## [Task requirements]
Copy, character for character, the lines running from the one with "What three.js and" to the one with "wasm.setup();", ends included. Leave out every other line.

## [Data shown]
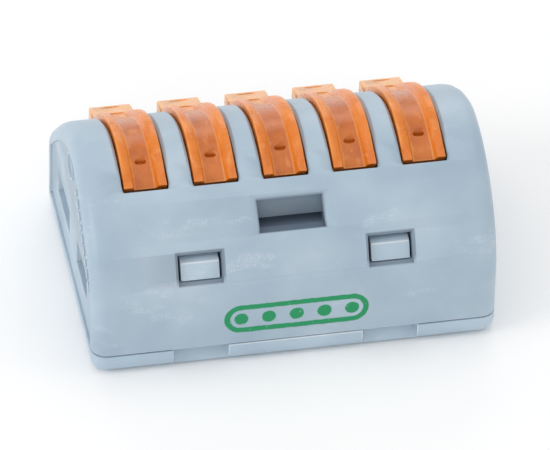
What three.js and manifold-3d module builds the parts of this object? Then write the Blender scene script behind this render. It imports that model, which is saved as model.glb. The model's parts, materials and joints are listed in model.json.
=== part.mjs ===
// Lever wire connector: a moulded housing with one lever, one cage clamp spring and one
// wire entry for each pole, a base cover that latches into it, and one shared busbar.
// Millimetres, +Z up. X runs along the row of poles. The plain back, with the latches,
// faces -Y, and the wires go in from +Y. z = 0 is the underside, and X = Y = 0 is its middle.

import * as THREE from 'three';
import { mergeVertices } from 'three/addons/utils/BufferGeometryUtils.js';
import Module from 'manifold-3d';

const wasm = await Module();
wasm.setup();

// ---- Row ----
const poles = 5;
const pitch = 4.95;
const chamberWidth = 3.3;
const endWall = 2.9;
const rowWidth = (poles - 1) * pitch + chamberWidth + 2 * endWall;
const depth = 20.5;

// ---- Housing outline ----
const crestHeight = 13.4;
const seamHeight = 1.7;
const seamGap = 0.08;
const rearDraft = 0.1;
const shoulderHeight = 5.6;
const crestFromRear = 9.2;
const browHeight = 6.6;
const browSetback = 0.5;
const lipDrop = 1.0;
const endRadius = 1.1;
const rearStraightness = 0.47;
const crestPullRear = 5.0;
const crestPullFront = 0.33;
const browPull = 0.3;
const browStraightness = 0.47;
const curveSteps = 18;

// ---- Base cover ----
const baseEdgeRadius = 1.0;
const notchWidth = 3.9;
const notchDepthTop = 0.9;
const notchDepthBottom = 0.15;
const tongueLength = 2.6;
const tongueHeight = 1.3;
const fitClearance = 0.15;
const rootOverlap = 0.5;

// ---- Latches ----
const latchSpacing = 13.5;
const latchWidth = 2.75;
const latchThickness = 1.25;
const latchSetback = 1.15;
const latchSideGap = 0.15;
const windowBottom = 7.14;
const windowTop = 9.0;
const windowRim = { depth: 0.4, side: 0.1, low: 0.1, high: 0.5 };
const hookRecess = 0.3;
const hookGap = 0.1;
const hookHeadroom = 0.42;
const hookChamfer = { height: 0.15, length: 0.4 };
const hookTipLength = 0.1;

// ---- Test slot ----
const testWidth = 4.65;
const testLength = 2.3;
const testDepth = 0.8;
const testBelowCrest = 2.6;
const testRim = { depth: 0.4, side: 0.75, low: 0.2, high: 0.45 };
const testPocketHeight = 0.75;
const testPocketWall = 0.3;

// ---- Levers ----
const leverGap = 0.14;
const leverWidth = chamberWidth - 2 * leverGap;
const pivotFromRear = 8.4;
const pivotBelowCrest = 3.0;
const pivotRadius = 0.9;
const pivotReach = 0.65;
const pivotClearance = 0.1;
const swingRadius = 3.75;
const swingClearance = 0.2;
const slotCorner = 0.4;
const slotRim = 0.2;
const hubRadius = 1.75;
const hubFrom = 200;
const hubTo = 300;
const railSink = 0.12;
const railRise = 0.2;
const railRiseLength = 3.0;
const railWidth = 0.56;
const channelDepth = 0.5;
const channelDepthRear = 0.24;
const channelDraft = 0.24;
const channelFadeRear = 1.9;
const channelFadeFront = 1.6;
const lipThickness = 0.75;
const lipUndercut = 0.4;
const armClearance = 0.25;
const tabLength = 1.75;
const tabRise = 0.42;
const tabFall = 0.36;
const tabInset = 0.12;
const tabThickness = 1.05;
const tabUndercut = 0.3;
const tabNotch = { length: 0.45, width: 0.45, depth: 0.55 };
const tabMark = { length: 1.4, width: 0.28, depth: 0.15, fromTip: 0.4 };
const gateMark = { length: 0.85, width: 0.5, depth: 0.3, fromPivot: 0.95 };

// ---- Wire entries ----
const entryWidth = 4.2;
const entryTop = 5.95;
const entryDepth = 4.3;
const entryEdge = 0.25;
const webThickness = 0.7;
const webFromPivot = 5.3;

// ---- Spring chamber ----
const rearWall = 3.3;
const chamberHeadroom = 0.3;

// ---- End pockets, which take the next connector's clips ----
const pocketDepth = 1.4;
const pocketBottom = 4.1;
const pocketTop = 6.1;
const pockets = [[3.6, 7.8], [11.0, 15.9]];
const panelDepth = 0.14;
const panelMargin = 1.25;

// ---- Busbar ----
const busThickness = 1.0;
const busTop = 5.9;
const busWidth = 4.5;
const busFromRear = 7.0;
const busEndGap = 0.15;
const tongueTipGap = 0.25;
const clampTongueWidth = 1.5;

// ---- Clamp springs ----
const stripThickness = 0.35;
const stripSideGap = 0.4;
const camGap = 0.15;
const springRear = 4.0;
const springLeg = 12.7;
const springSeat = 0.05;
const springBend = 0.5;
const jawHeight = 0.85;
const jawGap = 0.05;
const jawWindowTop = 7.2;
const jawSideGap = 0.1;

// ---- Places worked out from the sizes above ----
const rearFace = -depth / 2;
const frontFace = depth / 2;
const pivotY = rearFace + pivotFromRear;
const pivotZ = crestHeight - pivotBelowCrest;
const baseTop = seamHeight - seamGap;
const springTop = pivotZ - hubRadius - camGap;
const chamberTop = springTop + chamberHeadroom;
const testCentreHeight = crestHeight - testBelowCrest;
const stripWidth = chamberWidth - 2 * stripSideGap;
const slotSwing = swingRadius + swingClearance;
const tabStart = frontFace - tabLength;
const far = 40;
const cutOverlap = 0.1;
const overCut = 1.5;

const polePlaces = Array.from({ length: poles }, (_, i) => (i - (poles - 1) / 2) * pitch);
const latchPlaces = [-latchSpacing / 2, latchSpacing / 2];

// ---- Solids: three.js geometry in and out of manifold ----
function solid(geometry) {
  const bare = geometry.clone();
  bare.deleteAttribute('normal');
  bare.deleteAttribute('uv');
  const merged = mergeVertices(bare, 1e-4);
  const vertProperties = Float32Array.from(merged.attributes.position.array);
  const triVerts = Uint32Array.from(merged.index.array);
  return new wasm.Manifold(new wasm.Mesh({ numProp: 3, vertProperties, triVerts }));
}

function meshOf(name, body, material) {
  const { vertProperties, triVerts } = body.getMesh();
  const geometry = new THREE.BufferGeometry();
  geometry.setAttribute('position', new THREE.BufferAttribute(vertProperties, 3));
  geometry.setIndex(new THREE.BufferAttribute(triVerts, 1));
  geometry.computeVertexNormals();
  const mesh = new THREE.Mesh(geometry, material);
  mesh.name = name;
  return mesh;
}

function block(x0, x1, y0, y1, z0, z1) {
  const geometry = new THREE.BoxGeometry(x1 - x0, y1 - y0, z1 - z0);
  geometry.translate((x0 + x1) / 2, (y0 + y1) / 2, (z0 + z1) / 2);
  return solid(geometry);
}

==

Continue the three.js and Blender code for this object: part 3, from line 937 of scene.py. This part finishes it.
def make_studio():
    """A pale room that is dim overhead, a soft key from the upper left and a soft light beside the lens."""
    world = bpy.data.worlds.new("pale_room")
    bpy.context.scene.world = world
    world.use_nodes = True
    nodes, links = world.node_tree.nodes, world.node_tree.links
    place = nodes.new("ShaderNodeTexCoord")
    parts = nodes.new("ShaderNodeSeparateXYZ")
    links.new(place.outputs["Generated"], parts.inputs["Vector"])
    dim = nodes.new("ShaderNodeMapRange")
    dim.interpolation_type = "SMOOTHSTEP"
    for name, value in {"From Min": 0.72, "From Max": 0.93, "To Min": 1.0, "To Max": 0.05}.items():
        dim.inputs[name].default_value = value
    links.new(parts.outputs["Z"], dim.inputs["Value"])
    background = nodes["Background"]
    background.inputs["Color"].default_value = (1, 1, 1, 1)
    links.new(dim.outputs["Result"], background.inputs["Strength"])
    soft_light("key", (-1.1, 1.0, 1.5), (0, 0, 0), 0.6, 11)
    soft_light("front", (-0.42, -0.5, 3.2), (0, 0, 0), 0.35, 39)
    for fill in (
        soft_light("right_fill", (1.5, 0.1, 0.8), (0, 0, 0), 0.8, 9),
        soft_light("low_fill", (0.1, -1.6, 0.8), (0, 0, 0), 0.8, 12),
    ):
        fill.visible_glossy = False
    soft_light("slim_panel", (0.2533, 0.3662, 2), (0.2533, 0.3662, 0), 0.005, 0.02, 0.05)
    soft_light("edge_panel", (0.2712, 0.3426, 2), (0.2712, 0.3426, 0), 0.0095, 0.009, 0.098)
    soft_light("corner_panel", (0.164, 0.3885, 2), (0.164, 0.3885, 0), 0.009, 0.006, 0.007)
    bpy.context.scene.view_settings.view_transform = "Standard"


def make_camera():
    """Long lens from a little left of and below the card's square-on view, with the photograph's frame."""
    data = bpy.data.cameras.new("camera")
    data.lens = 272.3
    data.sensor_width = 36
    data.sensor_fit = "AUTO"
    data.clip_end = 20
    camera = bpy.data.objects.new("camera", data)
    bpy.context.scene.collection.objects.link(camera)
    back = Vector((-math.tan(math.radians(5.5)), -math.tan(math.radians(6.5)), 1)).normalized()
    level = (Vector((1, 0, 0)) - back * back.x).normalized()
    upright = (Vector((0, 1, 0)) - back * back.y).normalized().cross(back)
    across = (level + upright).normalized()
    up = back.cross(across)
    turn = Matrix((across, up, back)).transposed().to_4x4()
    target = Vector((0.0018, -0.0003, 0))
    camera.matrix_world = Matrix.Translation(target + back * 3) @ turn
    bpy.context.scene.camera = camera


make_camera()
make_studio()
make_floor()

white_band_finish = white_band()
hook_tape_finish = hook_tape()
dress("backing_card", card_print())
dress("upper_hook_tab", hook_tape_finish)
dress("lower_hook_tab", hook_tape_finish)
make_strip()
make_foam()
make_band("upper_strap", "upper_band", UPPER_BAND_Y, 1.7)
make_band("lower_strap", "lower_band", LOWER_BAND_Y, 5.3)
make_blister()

## [Complete response]
What three.js and manifold-3d module builds the parts of this object? Then write the Blender scene script behind this render. It imports that model, which is saved as model.glb. The model's parts, materials and joints are listed in model.json.
=== part.mjs ===
// Lever wire connector: a moulded housing with one lever, one cage clamp spring and one
// wire entry for each pole, a base cover that latches into it, and one shared busbar.
// Millimetres, +Z up. X runs along the row of poles. The plain back, with the latches,
// faces -Y, and the wires go in from +Y. z = 0 is the underside, and X = Y = 0 is its middle.

import * as THREE from 'three';
import { mergeVertices } from 'three/addons/utils/BufferGeometryUtils.js';
import Module from 'manifold-3d';

const wasm = await Module();
wasm.setup();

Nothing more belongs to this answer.